Suppose she had decided to go off about some other disturbing topic that was not religious (and not indecent or profane)? Say five minutes about the Trilateral Commission? Or the wit and wisdom of Lyndon LaRouche? You give someone a mic, that's the risk you take.

It's not about your comfort. It's about the free exchange of ideas in an open society. That means I have to listen to a lot of things I disagree with, too.

Liz Muir said...

First of all, I mentioned that I am not really interested in legal issues, so we'll leave whether this is legal or not out of it.

Yes, it is a risk giving someone else the mic, but the school is still in [morally] in charge of and sponsoring the event.
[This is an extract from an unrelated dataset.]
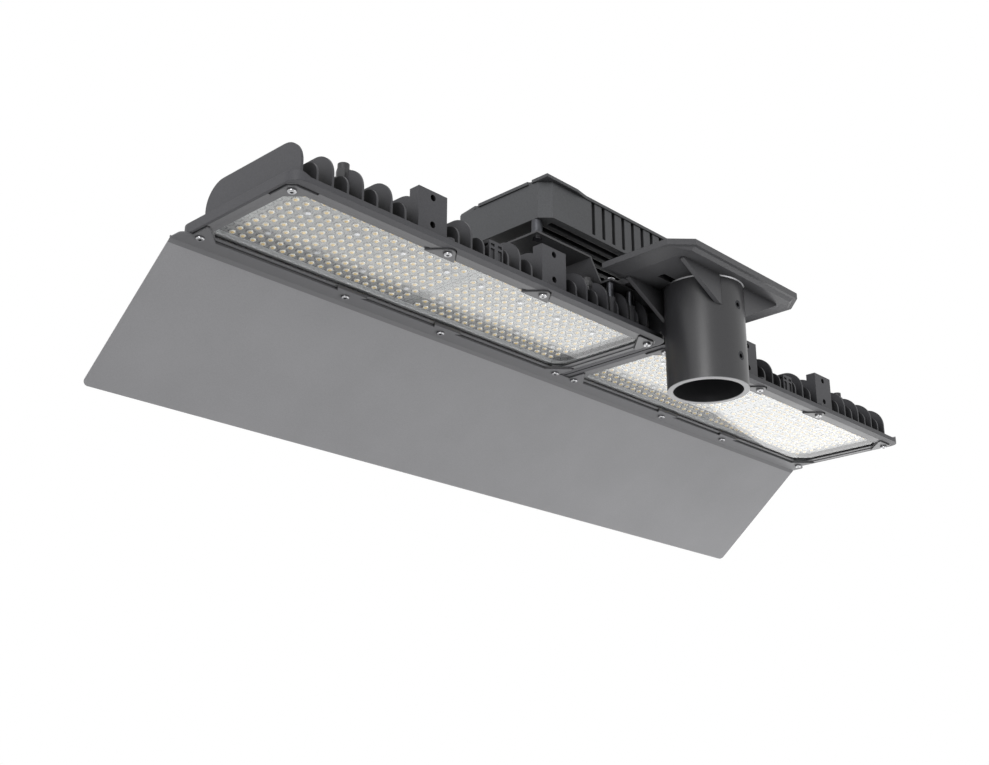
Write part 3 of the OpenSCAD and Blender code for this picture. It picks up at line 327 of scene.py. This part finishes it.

I disagree with the idea that the school would not have been held responsible for what she said. Anyone who speaks at a school assembly, and most especially at graduation, is a reflection of the school.

Had she been merely speaking in the hallway of school or in front of the school, I would agree with her right to say whatever she wants. But when you are asked to speak at a specific occasion, there are certain expectations made on how you will use that time. For instance, a Model United Nations conference I volunteer at invited Senator Hatch to come speak in the closing ceremonies. Unfortunately, his remarks were offensive and inappropriate to the situation. Who does this reflect poorly on? Certainly his, but it also shoots back to the host conference and we faced many angry letters from parents.